[begin Extracted data]

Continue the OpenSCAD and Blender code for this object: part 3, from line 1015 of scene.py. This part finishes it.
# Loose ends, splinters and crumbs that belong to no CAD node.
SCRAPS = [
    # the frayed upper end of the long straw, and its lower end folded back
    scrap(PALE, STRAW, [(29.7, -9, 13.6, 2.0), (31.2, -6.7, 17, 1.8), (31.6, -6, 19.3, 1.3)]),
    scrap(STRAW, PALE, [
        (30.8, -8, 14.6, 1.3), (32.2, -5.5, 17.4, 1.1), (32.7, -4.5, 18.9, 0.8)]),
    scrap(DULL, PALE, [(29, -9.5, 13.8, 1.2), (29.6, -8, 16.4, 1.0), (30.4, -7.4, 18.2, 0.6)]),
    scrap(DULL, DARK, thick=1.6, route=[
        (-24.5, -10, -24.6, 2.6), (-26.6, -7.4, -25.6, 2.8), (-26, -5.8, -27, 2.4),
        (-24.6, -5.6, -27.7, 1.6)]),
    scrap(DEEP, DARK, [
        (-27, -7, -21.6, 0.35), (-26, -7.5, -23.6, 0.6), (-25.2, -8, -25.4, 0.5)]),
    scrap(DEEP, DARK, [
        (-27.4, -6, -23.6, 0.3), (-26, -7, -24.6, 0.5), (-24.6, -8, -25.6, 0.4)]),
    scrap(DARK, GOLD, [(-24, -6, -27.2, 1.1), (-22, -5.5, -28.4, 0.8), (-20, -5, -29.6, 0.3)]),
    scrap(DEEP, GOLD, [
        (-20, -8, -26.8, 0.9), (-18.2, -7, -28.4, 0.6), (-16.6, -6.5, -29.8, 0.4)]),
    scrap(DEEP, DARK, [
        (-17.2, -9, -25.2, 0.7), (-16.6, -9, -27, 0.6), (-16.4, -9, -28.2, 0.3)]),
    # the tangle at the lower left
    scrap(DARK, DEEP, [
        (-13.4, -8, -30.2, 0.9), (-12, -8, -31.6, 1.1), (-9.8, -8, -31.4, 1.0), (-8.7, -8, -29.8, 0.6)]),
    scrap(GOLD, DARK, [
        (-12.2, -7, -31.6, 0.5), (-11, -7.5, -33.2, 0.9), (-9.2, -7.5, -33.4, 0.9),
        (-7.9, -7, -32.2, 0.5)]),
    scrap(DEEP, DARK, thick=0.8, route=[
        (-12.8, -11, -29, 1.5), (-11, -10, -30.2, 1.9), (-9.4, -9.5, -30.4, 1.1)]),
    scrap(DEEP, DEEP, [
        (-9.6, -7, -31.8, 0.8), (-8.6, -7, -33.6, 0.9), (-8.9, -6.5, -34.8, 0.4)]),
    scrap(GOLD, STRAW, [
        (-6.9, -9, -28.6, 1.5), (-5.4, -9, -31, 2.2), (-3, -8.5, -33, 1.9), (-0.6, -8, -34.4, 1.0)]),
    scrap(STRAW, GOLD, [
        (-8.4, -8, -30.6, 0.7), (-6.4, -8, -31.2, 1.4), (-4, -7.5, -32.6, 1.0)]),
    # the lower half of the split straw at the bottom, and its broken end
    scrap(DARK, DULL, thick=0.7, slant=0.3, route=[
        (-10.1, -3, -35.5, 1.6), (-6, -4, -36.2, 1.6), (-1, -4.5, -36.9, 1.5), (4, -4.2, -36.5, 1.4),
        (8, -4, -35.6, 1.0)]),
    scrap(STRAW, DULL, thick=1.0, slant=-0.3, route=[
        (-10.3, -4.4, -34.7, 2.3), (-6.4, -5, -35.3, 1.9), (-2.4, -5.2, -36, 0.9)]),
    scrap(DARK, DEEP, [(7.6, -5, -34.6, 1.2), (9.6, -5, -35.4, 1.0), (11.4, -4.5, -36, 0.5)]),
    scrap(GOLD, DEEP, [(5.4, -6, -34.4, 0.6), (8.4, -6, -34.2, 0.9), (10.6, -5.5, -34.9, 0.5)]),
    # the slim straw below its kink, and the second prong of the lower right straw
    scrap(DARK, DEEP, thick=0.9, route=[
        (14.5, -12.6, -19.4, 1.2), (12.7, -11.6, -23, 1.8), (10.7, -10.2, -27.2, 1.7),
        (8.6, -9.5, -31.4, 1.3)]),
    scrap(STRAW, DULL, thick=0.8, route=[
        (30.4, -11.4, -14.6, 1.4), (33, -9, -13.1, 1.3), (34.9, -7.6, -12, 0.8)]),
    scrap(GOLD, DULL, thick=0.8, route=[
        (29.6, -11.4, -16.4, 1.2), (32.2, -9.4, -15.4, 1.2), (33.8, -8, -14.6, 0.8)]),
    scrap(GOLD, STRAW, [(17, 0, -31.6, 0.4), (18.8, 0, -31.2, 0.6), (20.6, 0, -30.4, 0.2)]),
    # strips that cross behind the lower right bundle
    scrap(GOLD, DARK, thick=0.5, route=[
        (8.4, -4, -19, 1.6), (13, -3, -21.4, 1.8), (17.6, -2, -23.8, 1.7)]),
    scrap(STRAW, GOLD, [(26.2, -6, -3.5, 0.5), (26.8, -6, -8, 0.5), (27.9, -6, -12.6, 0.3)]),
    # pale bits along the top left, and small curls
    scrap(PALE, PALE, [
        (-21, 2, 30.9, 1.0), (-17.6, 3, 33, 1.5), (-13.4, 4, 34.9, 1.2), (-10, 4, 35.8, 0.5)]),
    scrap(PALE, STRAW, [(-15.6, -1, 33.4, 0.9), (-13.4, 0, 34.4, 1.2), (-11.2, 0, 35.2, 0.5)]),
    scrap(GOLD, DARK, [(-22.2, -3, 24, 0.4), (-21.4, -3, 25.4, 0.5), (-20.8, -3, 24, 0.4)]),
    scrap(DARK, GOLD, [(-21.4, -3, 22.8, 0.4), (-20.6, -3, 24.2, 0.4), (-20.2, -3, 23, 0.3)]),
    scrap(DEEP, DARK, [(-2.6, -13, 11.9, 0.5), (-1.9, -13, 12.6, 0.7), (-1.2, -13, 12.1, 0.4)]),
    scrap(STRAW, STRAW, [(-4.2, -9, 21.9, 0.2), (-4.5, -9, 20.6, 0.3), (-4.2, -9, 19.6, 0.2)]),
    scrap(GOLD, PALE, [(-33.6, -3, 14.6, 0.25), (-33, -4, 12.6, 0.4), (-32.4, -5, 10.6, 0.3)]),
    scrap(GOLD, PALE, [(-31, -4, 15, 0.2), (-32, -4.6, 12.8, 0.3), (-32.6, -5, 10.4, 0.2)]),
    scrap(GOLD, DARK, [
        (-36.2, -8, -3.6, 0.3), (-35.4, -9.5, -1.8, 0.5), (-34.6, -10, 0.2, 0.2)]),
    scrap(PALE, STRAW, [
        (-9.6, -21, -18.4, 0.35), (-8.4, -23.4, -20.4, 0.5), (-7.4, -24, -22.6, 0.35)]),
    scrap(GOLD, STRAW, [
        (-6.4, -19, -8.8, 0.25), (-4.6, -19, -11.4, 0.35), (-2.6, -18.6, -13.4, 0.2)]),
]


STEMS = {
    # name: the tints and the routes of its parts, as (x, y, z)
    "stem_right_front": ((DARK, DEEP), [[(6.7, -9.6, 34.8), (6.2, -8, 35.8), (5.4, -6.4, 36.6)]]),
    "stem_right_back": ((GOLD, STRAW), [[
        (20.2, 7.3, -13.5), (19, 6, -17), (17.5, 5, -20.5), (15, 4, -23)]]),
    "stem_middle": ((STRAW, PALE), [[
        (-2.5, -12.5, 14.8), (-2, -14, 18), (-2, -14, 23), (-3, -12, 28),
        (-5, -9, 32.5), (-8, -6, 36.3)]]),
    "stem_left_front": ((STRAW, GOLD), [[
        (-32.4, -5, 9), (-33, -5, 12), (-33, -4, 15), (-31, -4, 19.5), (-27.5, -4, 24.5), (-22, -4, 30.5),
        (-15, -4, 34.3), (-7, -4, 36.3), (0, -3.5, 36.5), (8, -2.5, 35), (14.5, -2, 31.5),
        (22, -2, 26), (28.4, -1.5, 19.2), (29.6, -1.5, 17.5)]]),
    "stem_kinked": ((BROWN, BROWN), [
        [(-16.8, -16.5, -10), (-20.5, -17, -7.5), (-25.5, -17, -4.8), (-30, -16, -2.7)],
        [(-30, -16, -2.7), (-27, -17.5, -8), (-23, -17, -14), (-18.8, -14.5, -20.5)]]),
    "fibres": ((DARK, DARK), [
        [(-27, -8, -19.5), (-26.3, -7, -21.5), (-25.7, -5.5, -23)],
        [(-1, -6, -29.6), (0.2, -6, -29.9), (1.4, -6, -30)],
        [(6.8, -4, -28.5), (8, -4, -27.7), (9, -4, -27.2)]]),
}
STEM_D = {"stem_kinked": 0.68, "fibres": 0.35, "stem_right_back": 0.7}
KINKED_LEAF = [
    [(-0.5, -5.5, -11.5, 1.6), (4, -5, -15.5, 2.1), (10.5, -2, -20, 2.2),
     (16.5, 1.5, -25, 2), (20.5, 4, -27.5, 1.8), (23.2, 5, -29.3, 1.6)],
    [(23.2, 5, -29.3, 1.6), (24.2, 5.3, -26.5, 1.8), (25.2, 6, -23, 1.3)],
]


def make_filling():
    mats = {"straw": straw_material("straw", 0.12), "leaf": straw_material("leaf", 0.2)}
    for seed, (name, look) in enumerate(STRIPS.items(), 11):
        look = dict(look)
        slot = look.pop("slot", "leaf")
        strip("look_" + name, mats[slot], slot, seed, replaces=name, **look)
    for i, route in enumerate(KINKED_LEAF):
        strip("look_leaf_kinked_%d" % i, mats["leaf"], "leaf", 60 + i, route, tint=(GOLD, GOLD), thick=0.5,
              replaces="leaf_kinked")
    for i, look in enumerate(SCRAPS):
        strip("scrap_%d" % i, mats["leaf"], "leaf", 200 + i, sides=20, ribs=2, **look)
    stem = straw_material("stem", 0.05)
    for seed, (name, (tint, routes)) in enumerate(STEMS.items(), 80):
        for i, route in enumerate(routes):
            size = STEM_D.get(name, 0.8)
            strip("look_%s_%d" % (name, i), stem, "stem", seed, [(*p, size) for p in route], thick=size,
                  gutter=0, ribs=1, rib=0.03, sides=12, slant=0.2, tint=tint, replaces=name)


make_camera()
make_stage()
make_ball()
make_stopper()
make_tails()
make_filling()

[end Extracted data]
[begin Extracted data]

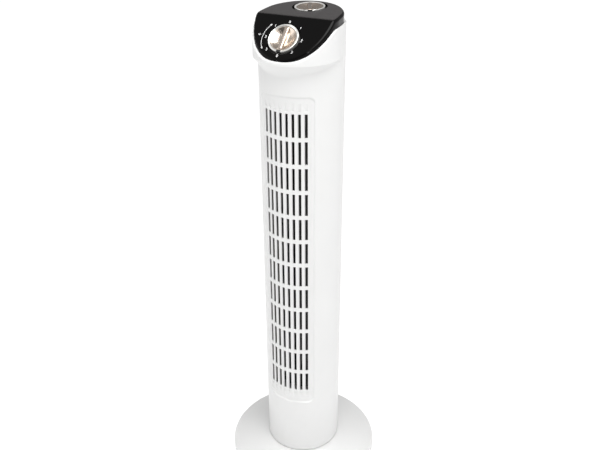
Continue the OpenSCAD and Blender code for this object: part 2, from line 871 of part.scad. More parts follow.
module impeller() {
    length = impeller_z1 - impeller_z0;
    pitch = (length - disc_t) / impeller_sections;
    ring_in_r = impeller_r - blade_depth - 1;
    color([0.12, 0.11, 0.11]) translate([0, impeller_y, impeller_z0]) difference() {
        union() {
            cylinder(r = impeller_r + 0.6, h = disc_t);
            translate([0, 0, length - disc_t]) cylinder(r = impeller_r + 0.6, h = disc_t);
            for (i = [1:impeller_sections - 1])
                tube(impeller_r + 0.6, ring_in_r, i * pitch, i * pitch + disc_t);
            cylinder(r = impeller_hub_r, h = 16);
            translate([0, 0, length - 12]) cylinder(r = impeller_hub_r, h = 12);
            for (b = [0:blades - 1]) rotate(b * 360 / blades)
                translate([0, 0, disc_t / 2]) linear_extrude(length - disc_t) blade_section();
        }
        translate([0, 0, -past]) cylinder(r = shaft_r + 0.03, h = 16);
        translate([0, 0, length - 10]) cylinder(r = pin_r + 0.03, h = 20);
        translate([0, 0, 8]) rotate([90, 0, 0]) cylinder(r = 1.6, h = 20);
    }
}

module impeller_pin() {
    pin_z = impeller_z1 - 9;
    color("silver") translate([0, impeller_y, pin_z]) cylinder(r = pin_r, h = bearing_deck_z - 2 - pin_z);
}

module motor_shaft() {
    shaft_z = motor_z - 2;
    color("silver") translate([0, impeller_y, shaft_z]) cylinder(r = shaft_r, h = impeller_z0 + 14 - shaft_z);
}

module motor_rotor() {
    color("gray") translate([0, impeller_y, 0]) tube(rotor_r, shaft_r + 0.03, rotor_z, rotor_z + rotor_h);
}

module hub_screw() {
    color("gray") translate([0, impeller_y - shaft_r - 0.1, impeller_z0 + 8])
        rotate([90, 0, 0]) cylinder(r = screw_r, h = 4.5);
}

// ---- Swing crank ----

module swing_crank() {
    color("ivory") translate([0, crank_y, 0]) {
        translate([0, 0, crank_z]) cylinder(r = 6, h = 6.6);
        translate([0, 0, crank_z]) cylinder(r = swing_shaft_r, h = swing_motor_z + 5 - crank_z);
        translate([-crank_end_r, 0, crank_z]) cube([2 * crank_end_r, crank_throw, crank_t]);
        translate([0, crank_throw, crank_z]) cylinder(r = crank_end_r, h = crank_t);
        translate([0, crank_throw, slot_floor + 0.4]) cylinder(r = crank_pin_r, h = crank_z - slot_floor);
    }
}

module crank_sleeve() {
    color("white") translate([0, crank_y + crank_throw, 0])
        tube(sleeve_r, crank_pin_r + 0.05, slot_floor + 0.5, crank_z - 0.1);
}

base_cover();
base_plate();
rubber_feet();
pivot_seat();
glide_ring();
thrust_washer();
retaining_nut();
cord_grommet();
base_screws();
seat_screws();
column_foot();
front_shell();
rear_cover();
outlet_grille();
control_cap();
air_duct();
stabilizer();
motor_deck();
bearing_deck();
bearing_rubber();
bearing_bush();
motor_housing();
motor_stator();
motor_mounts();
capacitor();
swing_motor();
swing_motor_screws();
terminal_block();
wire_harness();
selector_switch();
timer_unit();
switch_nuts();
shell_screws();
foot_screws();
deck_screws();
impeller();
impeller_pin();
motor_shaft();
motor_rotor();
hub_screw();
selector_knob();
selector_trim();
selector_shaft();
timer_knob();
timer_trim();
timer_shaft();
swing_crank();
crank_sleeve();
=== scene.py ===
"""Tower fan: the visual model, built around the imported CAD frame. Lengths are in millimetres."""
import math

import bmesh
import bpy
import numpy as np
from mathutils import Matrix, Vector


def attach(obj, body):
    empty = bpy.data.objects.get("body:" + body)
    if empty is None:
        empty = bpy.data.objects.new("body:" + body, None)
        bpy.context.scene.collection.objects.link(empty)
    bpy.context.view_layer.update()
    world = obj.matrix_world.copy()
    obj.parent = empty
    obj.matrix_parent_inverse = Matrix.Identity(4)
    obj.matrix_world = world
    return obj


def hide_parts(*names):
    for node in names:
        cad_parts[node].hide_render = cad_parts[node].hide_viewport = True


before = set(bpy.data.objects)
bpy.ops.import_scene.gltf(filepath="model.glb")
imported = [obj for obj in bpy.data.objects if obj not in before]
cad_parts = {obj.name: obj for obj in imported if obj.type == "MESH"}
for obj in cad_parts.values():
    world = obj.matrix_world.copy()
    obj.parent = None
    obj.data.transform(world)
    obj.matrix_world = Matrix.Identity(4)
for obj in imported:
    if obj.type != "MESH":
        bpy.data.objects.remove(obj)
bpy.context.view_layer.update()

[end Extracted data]

- **Work to complete**: Quote the data above from the line containing "if empty is" to the line containing "obj.data.transform(world)", inclusive, and stop.

- **Full response**:
    if empty is None:
        empty = bpy.data.objects.new("body:" + body, None)
        bpy.context.scene.collection.objects.link(empty)
    bpy.context.view_layer.update()
    world = obj.matrix_world.copy()
    obj.parent = empty
    obj.matrix_parent_inverse = Matrix.Identity(4)
    obj.matrix_world = world
    return obj


def hide_parts(*names):
    for node in names:
        cad_parts[node].hide_render = cad_parts[node].hide_viewport = True


before = set(bpy.data.objects)
bpy.ops.import_scene.gltf(filepath="model.glb")
imported = [obj for obj in bpy.data.objects if obj not in before]
cad_parts = {obj.name: obj for obj in imported if obj.type == "MESH"}
for obj in cad_parts.values():
    world = obj.matrix_world.copy()
    obj.parent = None
    obj.data.transform(world)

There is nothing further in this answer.